SE CI DATE TIKTOK VI FACCIAMO LO SCONTO
L’ultima Galapagos:
"Ho fatto un po' di più, 25, lascio?". Discorso immaginario tra il pizzicagnolo Donald Trump e Xi Jinping. Dove 25 è la percentuale di dazi che il presidente americano ha annunciato su tutte quelle prodotte fuori dagli Stati Uniti. E dove l'apertura a un mercanteggiamento potrebbe avere a che fare con la disponibilità dei cinesi di mettere sul tavolo TikTok, vendere la popolarissima piattaforma social a qualche imprenditore americano. Il che, al netto della follia di tutto quel che ci sta intorno, qualcosa dice del ruolo che il tycoon ancora riconosce ai media. X è nelle mani amiche di Musk. Facebook (e Instagram) in quelle neo-amiche di Zuckerberg. Fuori resta giusto TikTok e su quello sta appunto lavorando. Per tornare ai dazi, poi, nonostante il chiagne e fotti di Musk che ha detto che si ripercuoteranno significativamente anche sui prezzi della Tesla (ma i balzelli non si applicano ai pezzi di ricambio), le Tesla vendute negli Stati Uniti sono tutte prodotte su suolo americano. Quello di cui forse anche Musk comincia a preoccuparsi, anche se fa del suo meglio per non darlo a vedere, è dell'imminente sorpasso di Byd sulle vetture elettriche.
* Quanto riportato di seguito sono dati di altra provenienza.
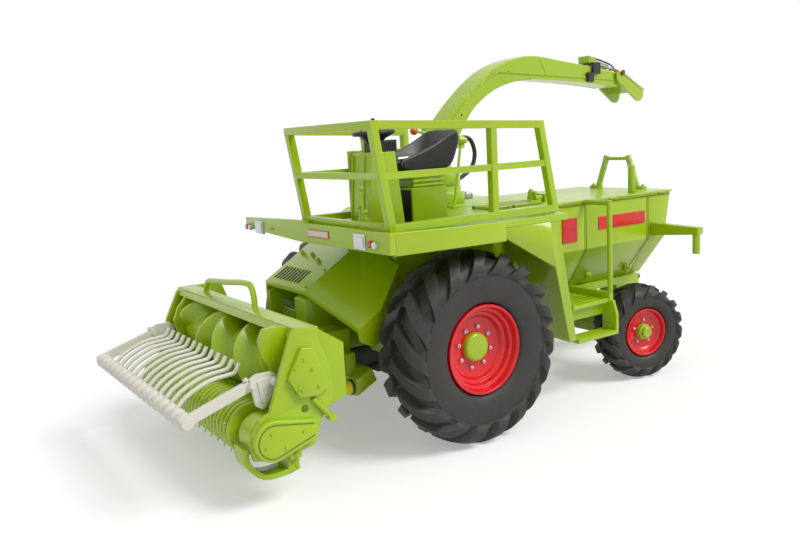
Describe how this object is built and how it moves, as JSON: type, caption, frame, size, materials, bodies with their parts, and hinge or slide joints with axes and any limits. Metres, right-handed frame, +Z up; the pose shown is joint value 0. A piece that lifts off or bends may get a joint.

Il tutto peggiorato da alcuni impressionanti video che certificano i progressi delle auto cinesi, come quello in cui un innovativo sistema di ammortizzazione delle ruote consente a una berlina di superare dossi stradali senza neanche traballare di un centimetro. Il tutto mentre, come conseguenza della controversa esposizione politica del fondatore, a Los Angeles il nuovo sport è dar fuoco alle Tesla. Che, ovviamente, vanno forti su TikTok!